# Wine Room



## harleydmn (Feb 22, 2012)

This pic was sent to me, it is pretty cool.....would love to build this in my home


----------



## DeniseHogemann (Feb 22, 2012)

Nice! Very nice!


----------



## AlFulchino (Feb 22, 2012)

that is just outright beautiful...fantastic work!


----------



## Rocky (Feb 22, 2012)

Gives me an idea! Thanks for the post.


----------



## Runningwolf (Feb 22, 2012)

That is freaking awesome and classy! As soon as Wade see's it his mind is going to get going. He could build this.


----------



## Wade E (Feb 22, 2012)

I actually have the exact set up for this down stairs and that would free up a room but we may not be living in this house too much longer so Im not doing any more work exept to tidy up some things before we leave. With my back the way it is and not having any kind of retirement we are looking into selling this old hunk of crap and getting a multi and try to achieve living for free or hopefully even making money! We will be getting a small settlement (soon?) and weve been looking and the prices are just so down there. Its our only option and if we can do that Ill be able to find another job thats less painful on my back. Right now Im stuck there with the exception of going out on comp which will probably happen soon anyway the way thgis idiot is pushing us! If anyone does this make sure not to attach anything to the actual stairs as vibrations are not good for your wine or if you do attach use rubber wahers to dampen the vibration!


----------



## ffemt128 (Feb 23, 2012)

I actually considered building my rack under the basement stairs in a closet type arrangement. Just haven't gotten around to it. That is beautiful though.


----------



## winemaker_3352 (Feb 23, 2012)

That is beautiful - it would be nice if it was temp controlled to.


----------



## FTC Wines (Feb 23, 2012)

Looking at the "gasket" on the open door my guess it is air temp controlled. Roy It is a beautiful piece of work!


----------



## winemaker_3352 (Feb 23, 2012)

You know what - i didn't even see that.

It does appear to be temp controlled.


----------



## Brew and Wine Supply (Feb 24, 2012)

I have a set of "waterfall" racks for sale, they hold 144 bottles. PM me for more info.


----------



## JohnT (Feb 24, 2012)

It is beautiful, 

Just not BIG enough!!!!


----------



## pioneergirl (Mar 1, 2012)

This is the picture that I saw and referenced in my post of my dream wine space.....I suppose I need to think hard on this one....Love it!!
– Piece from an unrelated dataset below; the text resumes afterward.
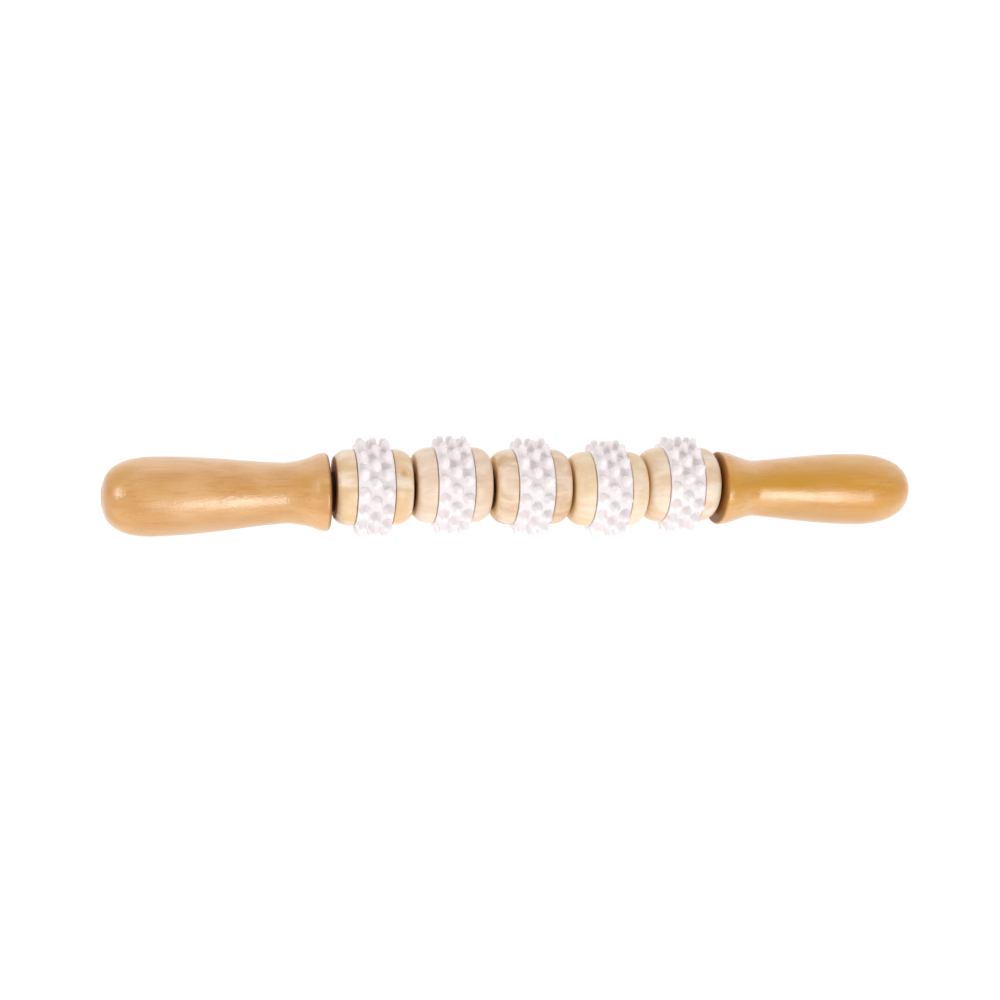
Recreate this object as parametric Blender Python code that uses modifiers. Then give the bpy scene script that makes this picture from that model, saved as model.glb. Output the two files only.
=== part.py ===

If I move out all of my Xmas stuff store on that side of the closet I could fit this entire thing in my current "dining room" (that isn't dined in) space and make a more flex space out of it social/entertaining/gaming area. My question though - I can't tell if this is all one refrigerated type unit or those are wine rack inserts with custom doors around it? Yes I am lame sometimes. What exactly is this set up?


----------



## Americana (Mar 2, 2012)

That is a damned fine under stair cellar. I suspect my DIY efforts won't yield as nice a product, but I will do my best...


----------



## Coldone (Apr 7, 2012)

This picture made it onto TheChive..


----------